Many of Freud’s ideas have been met with harsh criticism. You may be sitting there right now saying to yourself, “Come on, this is too much!” In order to benefit from Freud’s ideas and get past the preposterous nature of such a thing as wishing to have sex with your mother and murder your father, think metaphor; think analogy. Freud’s ideas are best understood when processed more symbolically. For example, try to picture Oedipus as a frustrated little kid that has to share his mother’s attention with his father. Daddy stands in the way, he must be eliminated. Remember, don’t get caught up in the theatrics!
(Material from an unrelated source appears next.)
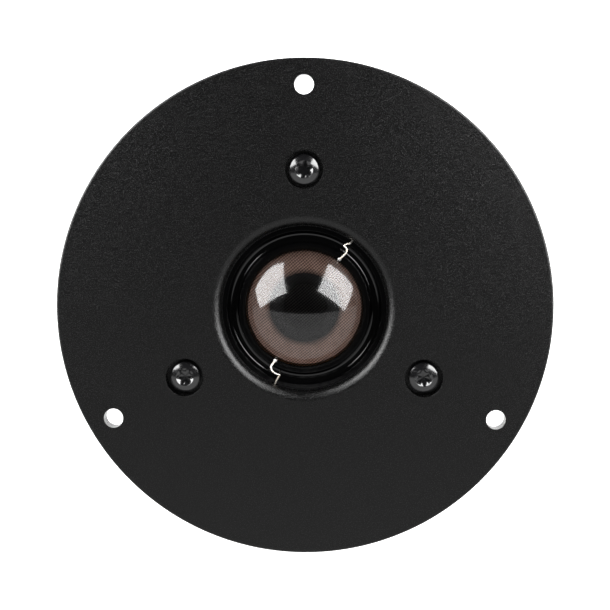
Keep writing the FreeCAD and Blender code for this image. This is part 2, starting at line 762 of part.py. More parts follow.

That’s a lot to take in, I know, and it all seems a little weird. Did I say a little? Okay, it seems really weird! How does it relate to personality? If a boy or man successfully aligns himself with his father, he turns his conflict into a deep striving for success and superiority in society, conquering women, conquering the business world, and becoming the captain of the football team. This is a successful response to the male castration anxiety of the phallic stage. Unfortunately, not all men get to this point. If he finds himself fixated because he fails to join forces with Dad, he’s been successfully emasculated. He becomes a failure at life, unable to strive for achievement because of the disabling guilt generated from competing with his father for his mother’s attention.
With successful resolution of the Electra complex, a girl finds herself equipped to deal with her adult sexual and intimate relationships. She turns her penis envy into a healthy search for a good “fatherly” husband. But if she fails, she becomes fixated and may be overly seductive and flirtatious. I know, I know. . . but women’s liberation happened a long time after Freud!